Materie. Die Materie ist die Substanz (s. d.) im Raume, die beharrende Einheit, auf die das Denken den Inhalt der äußeren Wahrnehmung bezieht. Die Materie ist kein Ding an sich, sondern gehört zur Erscheinung desselben; materiell sind die Dinge nur in bezug auf mögliche äußere Erfahrung, als Gegenstände derselben. Für die Erfahrung aber ist die Materie ein notwendiger, allgemeingültiger Begriff, eine Bedingung äußerer Erfahrung, die ohne Voraussetzung eines beharrenden Trägers der veränderlichen Zustände der Dinge nicht möglich ist. Der Grundsatz, daß im Wechsel des Geschehens sich die Materie erhält, ist daher ein apriorisches Prinzip (das aber seine nähere Bestimmung — betreffs der besonderen Beschaffenheit dessen, was im Raum beharrt — an der Hand der Erfahrung erhält). Die Einheit der Erfahrung erfordert ein Einheitliches, Festes, Beharrliches (s. d.) als Grundlage der Veränderung. Die Materie ist physikalisch als den Raum durch abstoßende Kräfte (Repulsion) Erfüllendes zu denken, das in Konflikt steht mit einer ursprünglichen Anziehungskraft. Alle Stoffe sind Modifikationen des Äthers (s. d.).
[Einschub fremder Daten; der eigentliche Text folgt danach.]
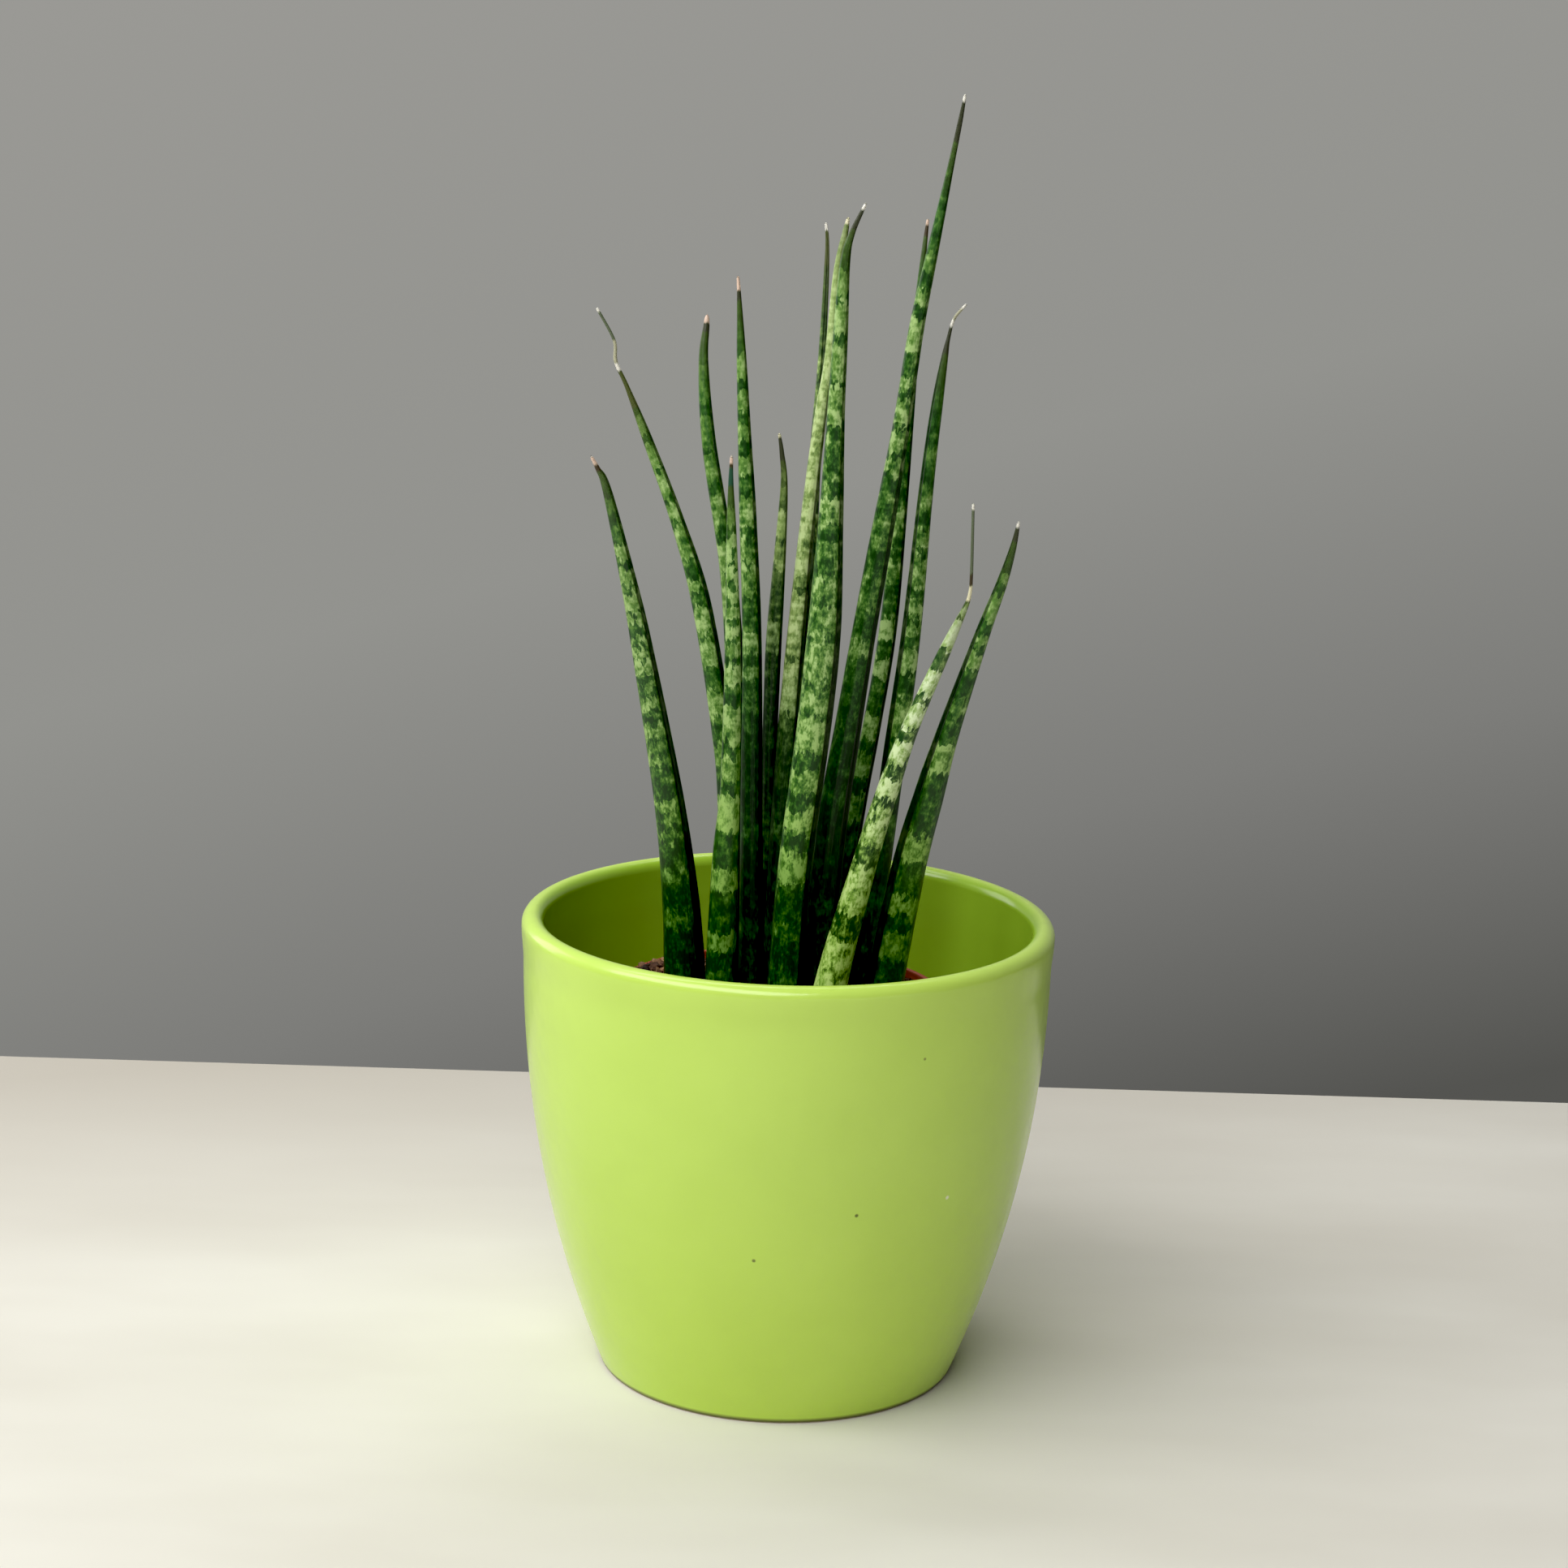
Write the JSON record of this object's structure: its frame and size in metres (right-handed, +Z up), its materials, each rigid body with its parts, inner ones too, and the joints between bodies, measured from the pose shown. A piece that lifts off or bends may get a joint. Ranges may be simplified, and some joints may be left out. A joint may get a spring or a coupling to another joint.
{
  "type": "potted fernwood snake plant",
  "caption": "Upright clump of slim banded snake plant leaves in potting soil, in a plastic nursery pot standing inside a glazed round cover pot.",
  "frame": {"origin": "centre of the cover pot's underside, on the surface that it stands on", "axes": "+Z up, along the pot's axis; -Y towards the side that the picture shows"},
  "size_m": [0.1386, 0.1386, 0.3317],
  "materials": {
    "glaze": "gloss",
    "nursery_plastic": "satin",
    "potting_soil": "matte",
    "leaf": "satin"
  },
  "bodies": {
    "root": {"cover_pot": "glaze", "nursery_pot": "nursery_plastic", "soil": "potting_soil", "leaf_01": "leaf", "leaf_02": "leaf", "leaf_03": "leaf", "leaf_04": "leaf", "leaf_05": "leaf", "leaf_06": "leaf", "leaf_07": "leaf", "leaf_08": "leaf", "leaf_09": "leaf", "leaf_10": "leaf", "leaf_11": "leaf", "leaf_12": "leaf", "leaf_13": "leaf", "leaf_14": "leaf"}
  },
  "joints": []
}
Die „Grundmaterie“ (der „Urstoff“), „deren Eigenschaften und Kräfte allen Veränderungen zum Grunde liegen“, ist „eine unmittelbare Folge des göttlichen Daseins“. Aus ihr gehen in der Zeit unermeßliche Welten (s. d.) nach mechanischen Gesetzen hervor, Th. des Himmels 2. T. 7. H. (VII 119). Die Materie hat in ihrem einfachsten Zustande „eine Bestrebung, sich durch eine natürliche Entwicklung zu einer vollkommeneren Verfassung zu bilden“. Die Gattungen des „Grundstoffes“ sind „unendlich verschieden“. Die dichteren Partikeln, welche auch die größere Anziehungskraft haben, sammeln vermittelst der Anziehung rund um sich die weniger dichten, weniger schweren Teilchen, ibid. 1. H. (VII 60 ff.), Ursprünglich war die Materie in einer „allgemeinen Zerstreuung“, sie stellte ein „Chaos“ dar, ibid. Vorr. (VII 12 f.); vgl. Weltkörper. Zu den Grundsätzen der „Übereinstimmung“ mit dem freien und bequemen Gebrauch des Verstandes gehört der Satz, „daß von der Materie überhaupt nichts entstehe oder untergehe, und daß aller Wechsel in der Welt nur die Form betreffe“. „Dieses Postulat hat sich, da der gemeine Verstand es empfahl, durch alle Philosophenschulen verbreitet, nicht weil man es als durch Erfahrung ausgemacht oder durch Gründe a priori bewiesen erachtet hätte, sondern weil, wenn man die Materie selbst als vergänglich und vorübergehend zugibt, nichts Festes und Beharrliches mehr übrig bleibt, was zur Erklärung der Erscheinungen nach allgemeinen und immerwährenden Gesetzen und somit dem Gebrauch des Verstandes weiter dienen könnte“, Mund, sens. § 30 (V 2, 131 f.). Alle Materie „widersteht in dem Raume ihrer Gegenwart und heißt darum undurchdringlich. Daß dieses geschehe, lehrt die Erfahrung, und die Abstraktion von dieser Erfahrung bringt in uns auch den allgemeinen Begriff der Materie hervor. Dieser Widerstand aber, den etwas in dem Raume seiner Gegenwart leistet, ist auf solche Weise wohl erkannt, aber darum nicht begriffen... Denn nur durch die Erfahrung kann man inne werden, daß Dinge der Welt, welche wir materiell nennen, eine solche Kraft haben, niemals aber die Möglichkeit derselben begreifen“, Träume 1. T. 1. H. (V 2, 9).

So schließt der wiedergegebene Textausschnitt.